Troops can fill out living wills instructing doctors to withhold care. Those at the symposium recommended that troops be better educated about the process and that the wills be accessible to doctors.

Today, field surgeons unaware of last wishes say they often keep soldiers with crippling brain injuries alive and fly them to the USA. That allows families a chance to get closure and to make decisions about organ donation, says Brett Schlifka, an Army neurosurgeon. It also might leave relatives to decide whether to withhold life support.

Not every family member favors a move toward living wills. Sarah Wade, whose husband, Ted, suffered a major head injury from a roadside blast in Iraq in 2004, says she has mixed feelings. If her husband had a living will, he might have directed doctors not to take the steps that saved his life, she says. Since he was sent back to the USA, his condition has improved, she says. “I'm leaning against it,” she says of giving combat surgeons access to do-not-resuscitate orders.

Army Col. Mary Carstensen, director of the Wounded Warrior Program, says the concerns raised at the symposium are being sent to appropriate offices within the Army, Pentagon and Department of Veterans Affairs.

“There was so much emotion behind each one of these issues that we know we have to do something,” she says.

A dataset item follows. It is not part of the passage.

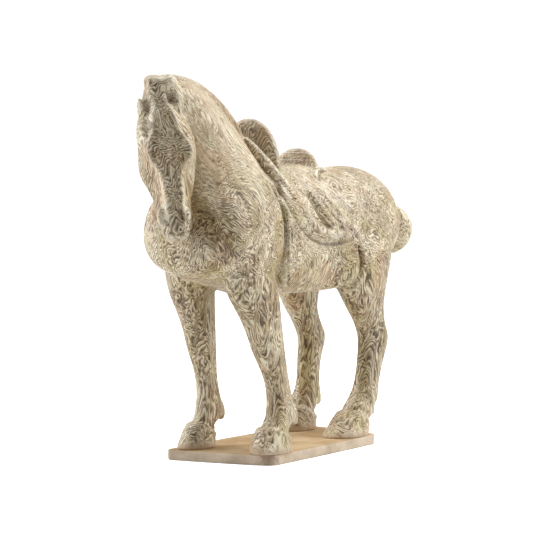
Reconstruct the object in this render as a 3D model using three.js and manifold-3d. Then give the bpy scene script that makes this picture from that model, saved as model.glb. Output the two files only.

Care directives and living wills are not discussed with our fighting men and women in the military before they are sent into battle?? In a business where it's not "Are you willing to fight for your country?", but "Are you willing to die for your country?"

Don't you think that Bill Frist and the Bush brothers should weigh in on this? I would think that Randall Terry's group would want this publicly debated, too.




Come on, CNN, deliver to your audience.